— start DATA SECTION —
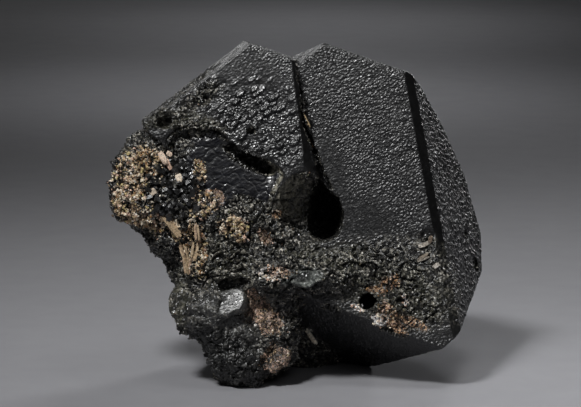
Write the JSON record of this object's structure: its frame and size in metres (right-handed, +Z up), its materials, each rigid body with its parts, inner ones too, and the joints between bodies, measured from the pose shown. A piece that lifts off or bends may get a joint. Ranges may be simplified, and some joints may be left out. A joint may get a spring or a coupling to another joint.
{
  "type": "mineral specimen",
  "caption": "Alabandite hand specimen: intergrown blocky black octahedral crystals with a deep cavity between them, on rough carbonate-crusted rock.",
  "frame": {"origin": "bottom centre of the specimen's box, on the surface it rests on", "axes": "+Z up as it rests, +X to the right of someone who faces the two large crystal faces, -Y towards them"},
  "size_m": [0.0598, 0.0406, 0.0531],
  "materials": {
    "alabandite": "iron-black crystals with a submetallic shine and finely pitted faces; dull dark grey rock with tan, cream, pink and orange carbonate crust"
  },
  "bodies": {
    "root": {"alabandite": "alabandite"}
  },
  "joints": []
}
— end DATA SECTION —
• _THE EXERCISE_
Check each line above for the string "between" and show the ones that have it.

• _RESULT BELOW_
Write the JSON record of this object's structure: its frame and size in metres (right-handed, +Z up), its materials, each rigid body with its parts, inner ones too, and the joints between bodies, measured from the pose shown. A piece that lifts off or bends may get a joint. Ranges may be simplified, and some joints may be left out. A joint may get a spring or a coupling to another joint.
  "caption": "Alabandite hand specimen: intergrown blocky black octahedral crystals with a deep cavity between them, on rough carbonate-crusted rock.",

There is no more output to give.